The rapids at the mouth of the Saint Mary's River have been the key factor in Sault Ste. Marie's history, and are in fact the reason the city is there at all. It's only fitting the city was named after them too: Sault is the 17th Century French word for 'rapids.'
The place had for thousands of years been a place of great gatherings and bountiful fishing by First Nations peoples. The spot also had great strategic significance as the gateway to Lake Superior. French and later British fur traders set up a trading post here that continued until the 1860s. Near the end of the century, Soo, as its often called, was connected to the outside world with railways and canals, and the town became the site of great industrial enterprises that harvested the resources of northern Ontario's hinterland. Since then Sault Ste. Marie has grown steadily, and the downtown is reviving amongst the great stock of impressive historic buildings that survive.
This project is a partnership with the Sault Ste. Marie Downtown Association, the Sault Ste. Marie Museum, and Tourism Sault Ste. Marie.
We acknowledge that Sault Ste. Marie is on Robinson-Huron Treaty territory and is the traditional territory of the Anishnaabeg, specifically the Garden River and Batchewana First Nations, as well as Métis People.
Sault Ste Marie
Then and Now Photos
Militia at the Canal
Sault Ste. Marie Museum X2009.2.42
A grainy photo taken showing the camp of the militia troops who came to Sault Ste.
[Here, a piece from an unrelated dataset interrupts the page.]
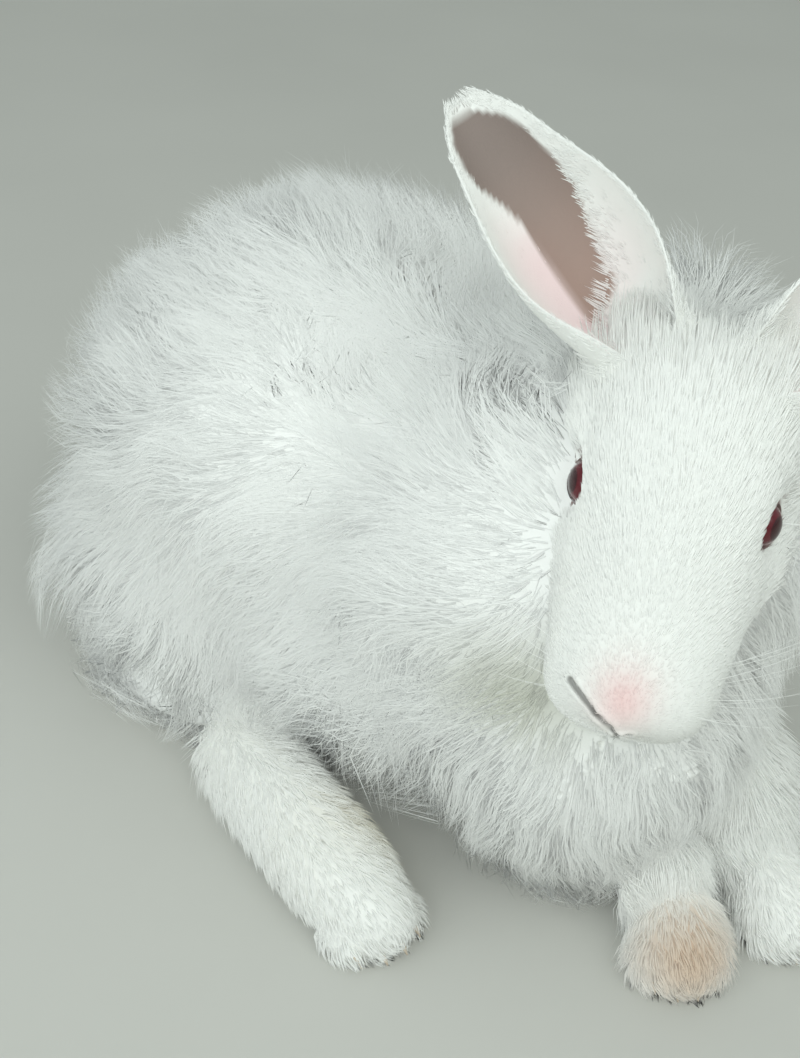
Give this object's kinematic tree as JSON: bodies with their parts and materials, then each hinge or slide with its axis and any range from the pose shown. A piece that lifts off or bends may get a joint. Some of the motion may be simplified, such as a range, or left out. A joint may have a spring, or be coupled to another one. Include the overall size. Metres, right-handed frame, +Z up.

Marie to quell rioting by unpaid employees of Francis Clergue's insolvent business empire.
Soldiers Ending the 1903 Riot
Sault Ste. Marie Museum 2000.66.5a
In the 1903 riot soldiers were brought in from Toronto to quell workers uprisings.
Commerce Bank Burns
Sault Ste. Marie Museum X978.16.31
A crowd of people stnad around in the frigid temperatures watching as firefighters attempt to put out a fire in the Commerce Bank. On this occasion they appear to have been successful, as the building is still there (albeit in heavily renovated form).
The 1909 Locks Collision
Sault Ste. Marie Museum 994.84.8
In 1909, a steamer approached the locks too quickly and rear ended another steamer, leading to a water overflow. The damage would close the locks until repairs could be completed.
Gore St. War Memorial
Sault Ste. Marie Museum 2008.60.19
A large uncut boulder of Algoma rock was erected here in 1923 as a memorial to the men from northern Ontario who fell in the First World War.
Steaming Past Michigan
Sault Ste. Marie Museum 991.26.41
A passenger steamer under full steam heads towards Lake Huron. Behind it you can see the American Sault Ste. Marie, including at the left part of the large electric hydropower facility the Americans had built in the 1890s. It was one of the first such facilities in the world.
A Man and His Son in 1907
Sault Ste. Marie Museum 992.4.20
Taking a drive in Sault Ste Marie in 1907 could have occured one of two ways. Ford cars had been rolled out some three years earlier, but a horse and carriage was still the primary form of transportation.
Postcard of a Steamer
Sault Ste. Marie Museum 992.2.5
A passenger steamer exits the locks heading towards Lake Huron. Notice the crowd of onlookers on the deck, marvelling at the canal. Passenger cruises were, and remain, hugely popular on the Great Lakes, and any of them that hope to get to Lake Superior have to go through Sault Ste. Marie, bringing a steady influx of tourists through the ice-free months.
Soldiers Preparing to Ship Out in 1914
Sault Ste. Marie Museum X982.12.4
Within two weeks of Britain declaring war on Germany on August 4th 1914, the first overseas contigencies left Sault Ste Marie.
Houses on Pim
Sault Ste. Marie Museum 2005.16.1c
You can see here a number of homes on Pim Street that have not survived, along with the Algonquin Hotel at the end of the block dominating the view. The Algonquin survives to this day, and is discussed in our Queen Street tour.
An Early Seaplane
Sault Ste. Marie Museum X978.16.79h
A sepalane comes into dock near the canals. Given northern Ontario's numerous lakes, rugged terrain, lack of roads and airstrips, seaplanes were an obvious choice for moving around rapidly. Sault Ste. Marie became an important hub for seaplane activity, and it's no coincidence the Canadian Bushplane Heritage Centre is located just a short distance east of this spot.
Sault Ste. Marie Museum X2000.5.28
This dock was once part of the Air Service Centre at Sault Ste Marie, where much of northern Ontario's aerial firefighting aircraft and bush planes operated out of.
Union Cab Depot
Sault Ste. Marie Museum X2014.1.2
Two women pose for a photo outside the Union Cab Depot that was once located at this spot on Foster Drive. Behind them you can see above them the famous Algoma's Friendliest City sign which survives today.